▶ _WHAT YOU ARE ASKED TO DO_:
Copy out the lines of the records below, and only those lines, from the one with "makeClamp();" through the one with "before = set(bpy.data.objects)", exactly as they appear.

▶ _EXERCISE MATERIALS_:
* * * * *
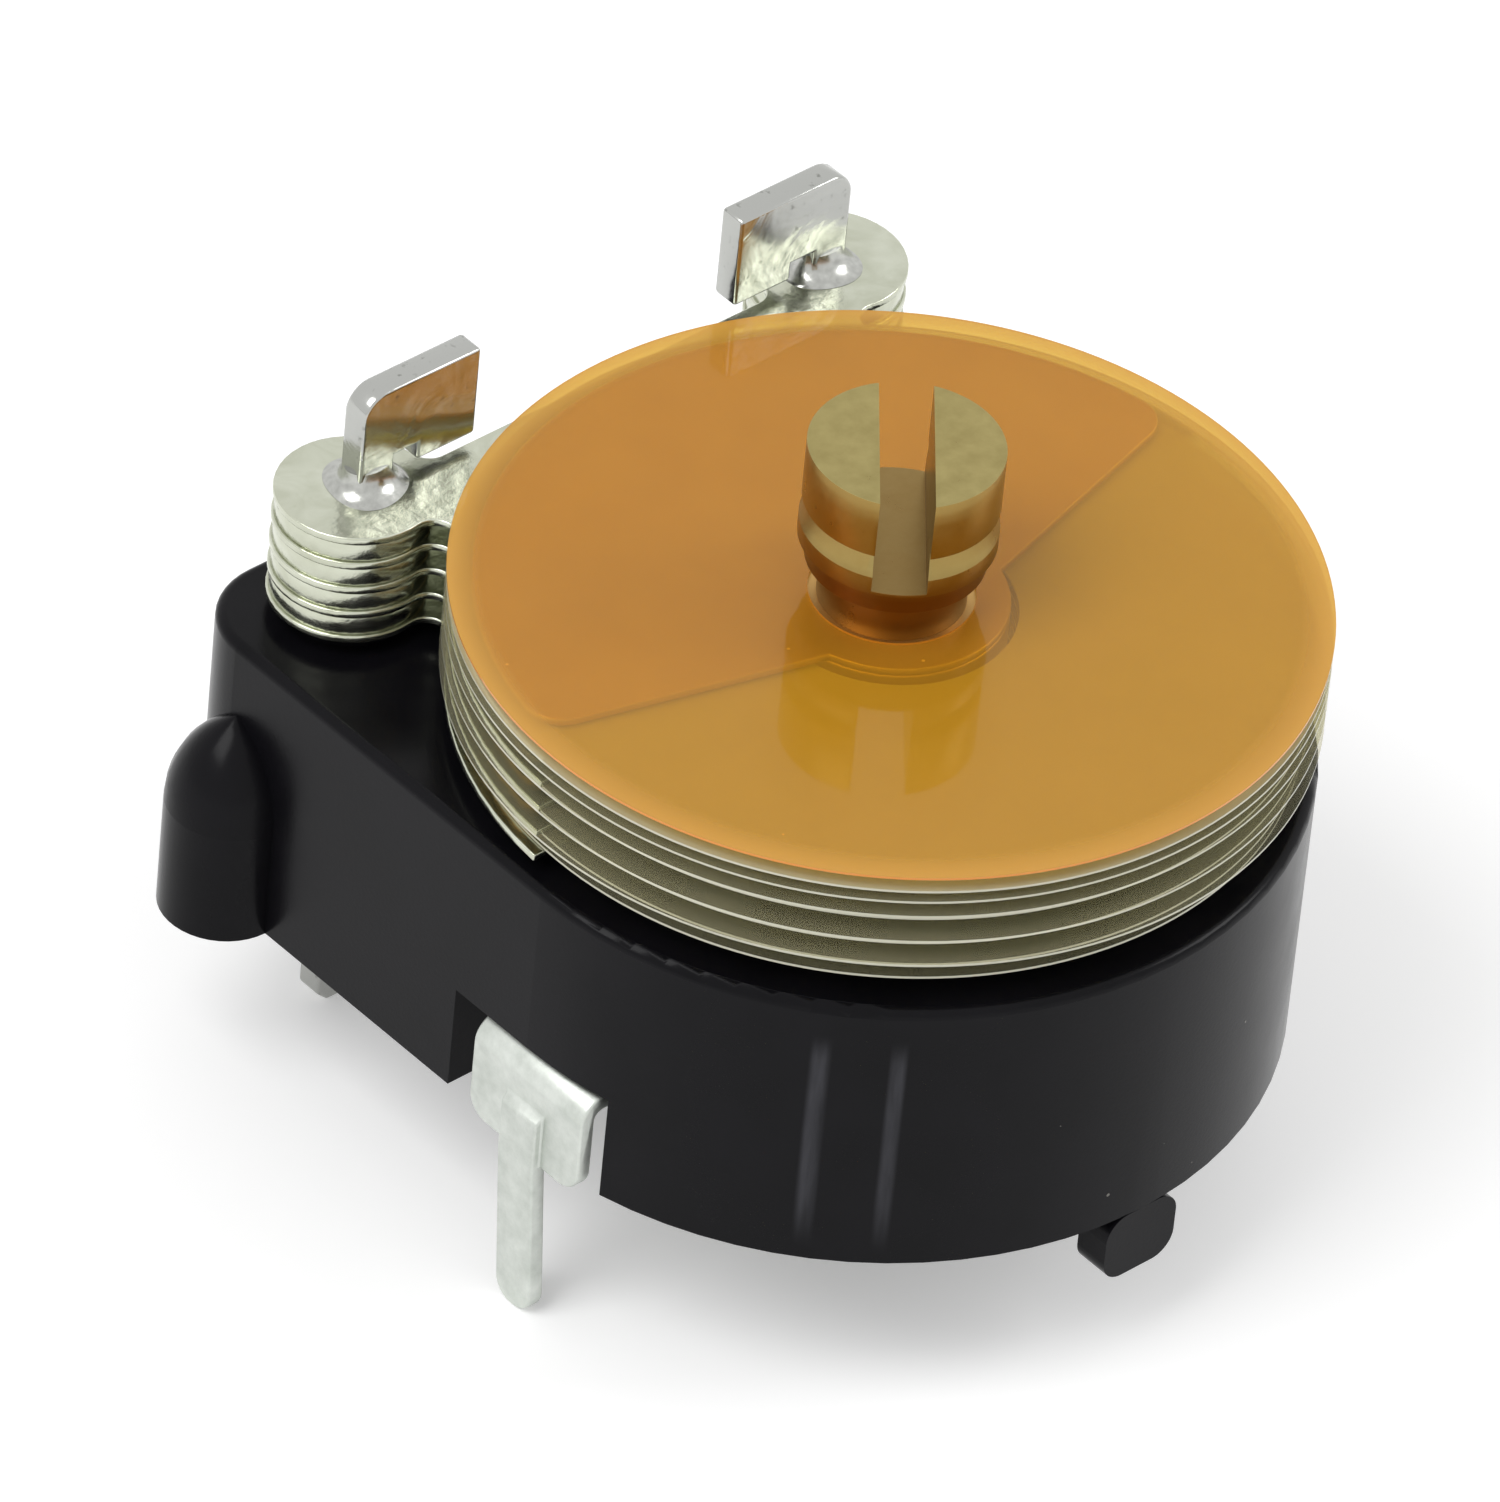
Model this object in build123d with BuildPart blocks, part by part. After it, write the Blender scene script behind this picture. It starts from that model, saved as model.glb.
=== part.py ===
* * * * *
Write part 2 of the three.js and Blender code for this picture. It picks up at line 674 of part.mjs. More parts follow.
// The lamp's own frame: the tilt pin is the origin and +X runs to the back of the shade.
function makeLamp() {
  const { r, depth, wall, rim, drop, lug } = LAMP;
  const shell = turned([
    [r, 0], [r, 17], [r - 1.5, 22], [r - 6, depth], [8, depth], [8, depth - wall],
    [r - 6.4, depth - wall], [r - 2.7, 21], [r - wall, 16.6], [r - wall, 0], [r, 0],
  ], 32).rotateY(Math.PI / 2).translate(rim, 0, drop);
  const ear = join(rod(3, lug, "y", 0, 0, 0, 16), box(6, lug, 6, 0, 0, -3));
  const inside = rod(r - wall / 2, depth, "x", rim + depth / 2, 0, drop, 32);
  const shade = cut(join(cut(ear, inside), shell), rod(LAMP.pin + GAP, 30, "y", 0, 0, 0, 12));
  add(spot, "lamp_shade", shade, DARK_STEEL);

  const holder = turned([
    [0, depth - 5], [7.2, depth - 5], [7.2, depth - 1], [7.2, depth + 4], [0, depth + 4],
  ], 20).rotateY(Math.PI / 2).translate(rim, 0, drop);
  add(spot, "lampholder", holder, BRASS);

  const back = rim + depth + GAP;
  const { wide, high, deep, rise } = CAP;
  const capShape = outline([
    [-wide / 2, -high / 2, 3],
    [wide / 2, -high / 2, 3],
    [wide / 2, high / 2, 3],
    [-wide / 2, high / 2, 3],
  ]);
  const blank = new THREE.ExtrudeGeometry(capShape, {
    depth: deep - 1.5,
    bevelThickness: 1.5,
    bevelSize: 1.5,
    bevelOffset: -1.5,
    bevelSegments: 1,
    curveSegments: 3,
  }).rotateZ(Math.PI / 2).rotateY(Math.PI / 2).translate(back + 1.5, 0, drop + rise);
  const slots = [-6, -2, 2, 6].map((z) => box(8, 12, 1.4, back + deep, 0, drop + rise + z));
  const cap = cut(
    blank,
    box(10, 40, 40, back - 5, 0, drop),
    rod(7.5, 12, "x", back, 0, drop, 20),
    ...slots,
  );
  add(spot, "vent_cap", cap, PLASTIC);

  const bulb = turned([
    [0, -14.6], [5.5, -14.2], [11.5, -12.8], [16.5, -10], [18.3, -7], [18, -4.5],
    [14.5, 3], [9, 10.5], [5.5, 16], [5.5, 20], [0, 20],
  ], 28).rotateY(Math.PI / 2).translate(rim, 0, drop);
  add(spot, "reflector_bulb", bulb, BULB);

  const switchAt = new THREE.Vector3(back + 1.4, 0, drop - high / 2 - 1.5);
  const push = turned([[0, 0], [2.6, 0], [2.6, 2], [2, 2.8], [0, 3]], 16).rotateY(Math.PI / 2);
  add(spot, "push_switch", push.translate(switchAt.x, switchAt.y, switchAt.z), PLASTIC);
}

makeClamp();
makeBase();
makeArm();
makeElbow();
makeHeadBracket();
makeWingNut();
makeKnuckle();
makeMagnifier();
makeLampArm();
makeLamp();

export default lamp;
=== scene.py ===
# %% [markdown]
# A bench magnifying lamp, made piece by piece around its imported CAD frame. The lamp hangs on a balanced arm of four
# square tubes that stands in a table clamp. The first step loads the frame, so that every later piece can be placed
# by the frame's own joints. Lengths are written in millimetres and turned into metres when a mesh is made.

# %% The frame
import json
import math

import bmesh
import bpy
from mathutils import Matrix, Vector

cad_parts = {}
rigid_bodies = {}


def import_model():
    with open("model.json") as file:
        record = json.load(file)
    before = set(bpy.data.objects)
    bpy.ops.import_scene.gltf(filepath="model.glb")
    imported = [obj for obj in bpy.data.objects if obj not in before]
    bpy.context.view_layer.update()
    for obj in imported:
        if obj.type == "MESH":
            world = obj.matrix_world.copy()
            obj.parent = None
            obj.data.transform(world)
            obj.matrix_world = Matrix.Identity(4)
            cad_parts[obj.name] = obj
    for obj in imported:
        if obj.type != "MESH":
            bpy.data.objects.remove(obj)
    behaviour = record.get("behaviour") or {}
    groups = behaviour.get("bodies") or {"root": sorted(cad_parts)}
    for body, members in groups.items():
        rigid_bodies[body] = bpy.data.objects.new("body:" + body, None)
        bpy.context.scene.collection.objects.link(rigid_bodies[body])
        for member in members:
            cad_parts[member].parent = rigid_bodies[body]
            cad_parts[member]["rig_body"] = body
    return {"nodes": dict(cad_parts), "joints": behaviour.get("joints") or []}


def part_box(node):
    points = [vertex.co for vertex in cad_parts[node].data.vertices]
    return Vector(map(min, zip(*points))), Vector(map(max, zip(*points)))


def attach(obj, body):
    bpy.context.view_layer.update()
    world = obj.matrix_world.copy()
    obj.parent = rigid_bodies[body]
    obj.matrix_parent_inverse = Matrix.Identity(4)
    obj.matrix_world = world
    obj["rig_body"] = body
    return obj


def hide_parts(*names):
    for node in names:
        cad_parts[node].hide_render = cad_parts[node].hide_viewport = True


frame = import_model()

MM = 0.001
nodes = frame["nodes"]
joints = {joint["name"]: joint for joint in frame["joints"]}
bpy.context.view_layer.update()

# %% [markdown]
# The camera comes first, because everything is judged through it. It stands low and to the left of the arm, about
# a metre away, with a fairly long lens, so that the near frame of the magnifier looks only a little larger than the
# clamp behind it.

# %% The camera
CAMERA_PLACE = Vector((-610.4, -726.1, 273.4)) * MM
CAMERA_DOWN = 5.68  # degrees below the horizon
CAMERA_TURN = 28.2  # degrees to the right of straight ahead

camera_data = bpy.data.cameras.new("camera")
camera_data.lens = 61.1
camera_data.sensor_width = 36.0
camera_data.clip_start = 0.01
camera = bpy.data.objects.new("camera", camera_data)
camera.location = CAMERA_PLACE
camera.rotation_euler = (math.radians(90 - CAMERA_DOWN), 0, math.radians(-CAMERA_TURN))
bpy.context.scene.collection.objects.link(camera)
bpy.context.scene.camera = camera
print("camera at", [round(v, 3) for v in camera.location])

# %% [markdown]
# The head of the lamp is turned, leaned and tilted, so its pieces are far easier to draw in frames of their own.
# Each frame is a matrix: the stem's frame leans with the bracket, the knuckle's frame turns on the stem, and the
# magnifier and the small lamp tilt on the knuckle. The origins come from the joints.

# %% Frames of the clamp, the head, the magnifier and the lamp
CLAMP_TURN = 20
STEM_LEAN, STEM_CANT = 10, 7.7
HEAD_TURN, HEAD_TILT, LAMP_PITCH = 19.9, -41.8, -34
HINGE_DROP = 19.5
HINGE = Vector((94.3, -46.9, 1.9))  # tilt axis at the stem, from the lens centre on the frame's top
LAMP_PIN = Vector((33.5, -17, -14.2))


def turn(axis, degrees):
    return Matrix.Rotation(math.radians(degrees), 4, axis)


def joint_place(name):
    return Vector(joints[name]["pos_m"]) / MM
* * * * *
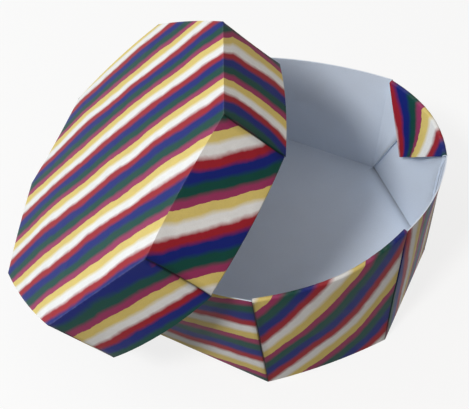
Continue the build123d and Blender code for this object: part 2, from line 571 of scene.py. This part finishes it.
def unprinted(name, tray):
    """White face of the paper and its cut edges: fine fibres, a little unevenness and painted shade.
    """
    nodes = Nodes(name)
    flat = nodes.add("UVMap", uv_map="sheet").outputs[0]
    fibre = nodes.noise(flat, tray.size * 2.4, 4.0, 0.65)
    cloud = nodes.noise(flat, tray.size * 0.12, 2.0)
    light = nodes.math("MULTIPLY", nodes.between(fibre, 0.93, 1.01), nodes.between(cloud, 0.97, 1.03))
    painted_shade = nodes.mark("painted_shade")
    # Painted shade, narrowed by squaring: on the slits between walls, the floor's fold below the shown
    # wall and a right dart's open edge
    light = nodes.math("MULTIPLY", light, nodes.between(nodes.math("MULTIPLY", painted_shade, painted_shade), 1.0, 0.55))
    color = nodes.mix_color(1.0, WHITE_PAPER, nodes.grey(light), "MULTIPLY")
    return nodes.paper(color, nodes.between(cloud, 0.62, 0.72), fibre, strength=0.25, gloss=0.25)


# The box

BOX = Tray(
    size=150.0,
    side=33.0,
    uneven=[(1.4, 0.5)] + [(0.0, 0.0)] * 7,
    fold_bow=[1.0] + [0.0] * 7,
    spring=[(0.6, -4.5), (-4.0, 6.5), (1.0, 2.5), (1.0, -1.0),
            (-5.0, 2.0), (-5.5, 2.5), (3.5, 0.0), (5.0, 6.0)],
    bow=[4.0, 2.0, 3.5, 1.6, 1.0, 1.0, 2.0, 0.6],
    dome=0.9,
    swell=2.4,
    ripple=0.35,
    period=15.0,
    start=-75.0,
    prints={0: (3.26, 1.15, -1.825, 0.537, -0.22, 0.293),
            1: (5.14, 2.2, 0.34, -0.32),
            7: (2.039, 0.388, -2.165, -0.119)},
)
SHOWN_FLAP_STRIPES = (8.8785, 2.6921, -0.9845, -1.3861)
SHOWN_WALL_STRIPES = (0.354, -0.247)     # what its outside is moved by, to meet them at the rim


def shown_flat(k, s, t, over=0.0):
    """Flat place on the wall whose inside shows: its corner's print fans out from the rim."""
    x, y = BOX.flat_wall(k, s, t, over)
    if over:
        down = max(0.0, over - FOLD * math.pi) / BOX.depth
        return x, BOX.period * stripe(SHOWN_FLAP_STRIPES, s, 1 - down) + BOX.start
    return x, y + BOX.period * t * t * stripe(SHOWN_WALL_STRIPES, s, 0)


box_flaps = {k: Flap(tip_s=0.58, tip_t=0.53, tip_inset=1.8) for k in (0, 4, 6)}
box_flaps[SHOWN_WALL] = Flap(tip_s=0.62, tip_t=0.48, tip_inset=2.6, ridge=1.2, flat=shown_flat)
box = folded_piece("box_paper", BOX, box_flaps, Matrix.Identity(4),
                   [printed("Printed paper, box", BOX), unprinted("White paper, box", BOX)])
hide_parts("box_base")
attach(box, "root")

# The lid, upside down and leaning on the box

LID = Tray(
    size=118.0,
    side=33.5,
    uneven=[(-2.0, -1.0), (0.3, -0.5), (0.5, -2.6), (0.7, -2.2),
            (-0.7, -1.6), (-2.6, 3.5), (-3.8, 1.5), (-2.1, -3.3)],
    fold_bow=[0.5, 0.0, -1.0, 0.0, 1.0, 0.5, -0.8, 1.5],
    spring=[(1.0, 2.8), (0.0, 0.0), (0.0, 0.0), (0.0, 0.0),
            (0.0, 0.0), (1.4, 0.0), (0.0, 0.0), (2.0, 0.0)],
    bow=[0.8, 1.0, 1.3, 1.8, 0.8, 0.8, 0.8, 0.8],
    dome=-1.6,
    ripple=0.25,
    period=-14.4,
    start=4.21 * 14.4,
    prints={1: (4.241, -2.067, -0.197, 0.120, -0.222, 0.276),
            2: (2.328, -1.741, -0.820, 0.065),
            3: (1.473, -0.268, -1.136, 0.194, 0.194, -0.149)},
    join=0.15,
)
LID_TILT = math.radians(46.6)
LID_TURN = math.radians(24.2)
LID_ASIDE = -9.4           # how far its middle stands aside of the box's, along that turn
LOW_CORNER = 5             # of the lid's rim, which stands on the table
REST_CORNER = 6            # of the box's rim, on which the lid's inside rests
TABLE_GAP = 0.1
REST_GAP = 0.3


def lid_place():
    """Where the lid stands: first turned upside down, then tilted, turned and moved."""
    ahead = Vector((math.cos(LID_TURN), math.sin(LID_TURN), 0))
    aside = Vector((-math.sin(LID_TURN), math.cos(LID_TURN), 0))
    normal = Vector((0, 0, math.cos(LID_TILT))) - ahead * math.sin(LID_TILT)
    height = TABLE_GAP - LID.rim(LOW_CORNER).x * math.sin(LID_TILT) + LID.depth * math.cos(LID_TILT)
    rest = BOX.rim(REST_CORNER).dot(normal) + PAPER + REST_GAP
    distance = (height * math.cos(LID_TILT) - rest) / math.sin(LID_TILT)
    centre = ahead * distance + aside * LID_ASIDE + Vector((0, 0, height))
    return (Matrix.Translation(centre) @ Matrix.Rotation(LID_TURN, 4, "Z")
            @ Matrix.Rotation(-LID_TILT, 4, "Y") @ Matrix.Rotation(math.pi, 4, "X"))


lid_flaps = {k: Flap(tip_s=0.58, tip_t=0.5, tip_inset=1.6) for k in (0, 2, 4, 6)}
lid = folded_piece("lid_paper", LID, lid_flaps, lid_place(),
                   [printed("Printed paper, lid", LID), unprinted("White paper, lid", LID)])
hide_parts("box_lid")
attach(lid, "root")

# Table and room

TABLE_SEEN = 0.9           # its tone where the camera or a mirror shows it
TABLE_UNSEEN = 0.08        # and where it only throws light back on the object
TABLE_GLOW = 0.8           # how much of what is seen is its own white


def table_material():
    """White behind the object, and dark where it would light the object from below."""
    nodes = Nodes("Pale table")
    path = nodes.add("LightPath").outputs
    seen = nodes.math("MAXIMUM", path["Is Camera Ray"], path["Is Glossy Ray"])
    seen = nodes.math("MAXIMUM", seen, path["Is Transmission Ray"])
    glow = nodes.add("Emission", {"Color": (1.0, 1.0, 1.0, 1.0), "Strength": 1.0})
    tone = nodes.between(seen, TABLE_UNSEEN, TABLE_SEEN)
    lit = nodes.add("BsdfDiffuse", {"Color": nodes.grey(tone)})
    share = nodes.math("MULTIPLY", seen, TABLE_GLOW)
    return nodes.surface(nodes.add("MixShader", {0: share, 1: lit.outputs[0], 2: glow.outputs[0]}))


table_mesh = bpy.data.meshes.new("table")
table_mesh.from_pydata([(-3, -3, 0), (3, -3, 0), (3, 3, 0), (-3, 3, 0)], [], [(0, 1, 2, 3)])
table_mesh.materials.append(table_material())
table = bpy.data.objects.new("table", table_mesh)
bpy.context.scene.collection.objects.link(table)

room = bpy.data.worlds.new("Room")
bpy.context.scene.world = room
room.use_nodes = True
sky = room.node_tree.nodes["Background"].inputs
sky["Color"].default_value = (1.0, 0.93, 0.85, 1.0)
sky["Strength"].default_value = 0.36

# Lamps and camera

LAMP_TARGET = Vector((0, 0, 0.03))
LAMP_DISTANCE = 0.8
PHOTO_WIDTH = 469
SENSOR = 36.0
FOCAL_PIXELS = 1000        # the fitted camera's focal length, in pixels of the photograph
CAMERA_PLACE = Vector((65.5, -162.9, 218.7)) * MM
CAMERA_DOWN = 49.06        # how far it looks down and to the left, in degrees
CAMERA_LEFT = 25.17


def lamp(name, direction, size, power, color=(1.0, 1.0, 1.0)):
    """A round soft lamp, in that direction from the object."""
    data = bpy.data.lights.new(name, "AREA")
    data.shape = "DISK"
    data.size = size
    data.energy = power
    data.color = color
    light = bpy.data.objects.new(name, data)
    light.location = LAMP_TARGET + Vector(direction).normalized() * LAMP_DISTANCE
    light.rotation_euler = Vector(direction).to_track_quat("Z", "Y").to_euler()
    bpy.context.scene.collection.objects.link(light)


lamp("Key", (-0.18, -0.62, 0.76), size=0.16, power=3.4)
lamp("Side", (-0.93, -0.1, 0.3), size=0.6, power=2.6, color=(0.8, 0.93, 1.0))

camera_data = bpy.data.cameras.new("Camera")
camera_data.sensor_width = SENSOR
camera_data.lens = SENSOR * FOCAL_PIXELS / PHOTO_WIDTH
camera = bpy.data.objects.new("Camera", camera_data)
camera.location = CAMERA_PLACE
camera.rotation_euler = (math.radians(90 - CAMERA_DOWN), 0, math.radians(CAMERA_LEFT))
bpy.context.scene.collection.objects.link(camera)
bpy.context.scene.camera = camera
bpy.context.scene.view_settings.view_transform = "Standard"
* * * * *
▶ _SOLVED PROBLEM_:
makeClamp();
makeBase();
makeArm();
makeElbow();
makeHeadBracket();
makeWingNut();
makeKnuckle();
makeMagnifier();
makeLampArm();
makeLamp();

export default lamp;
=== scene.py ===
# %% [markdown]
# A bench magnifying lamp, made piece by piece around its imported CAD frame. The lamp hangs on a balanced arm of four
# square tubes that stands in a table clamp. The first step loads the frame, so that every later piece can be placed
# by the frame's own joints. Lengths are written in millimetres and turned into metres when a mesh is made.

# %% The frame
import json
import math

import bmesh
import bpy
from mathutils import Matrix, Vector

cad_parts = {}
rigid_bodies = {}


def import_model():
    with open("model.json") as file:
        record = json.load(file)
    before = set(bpy.data.objects)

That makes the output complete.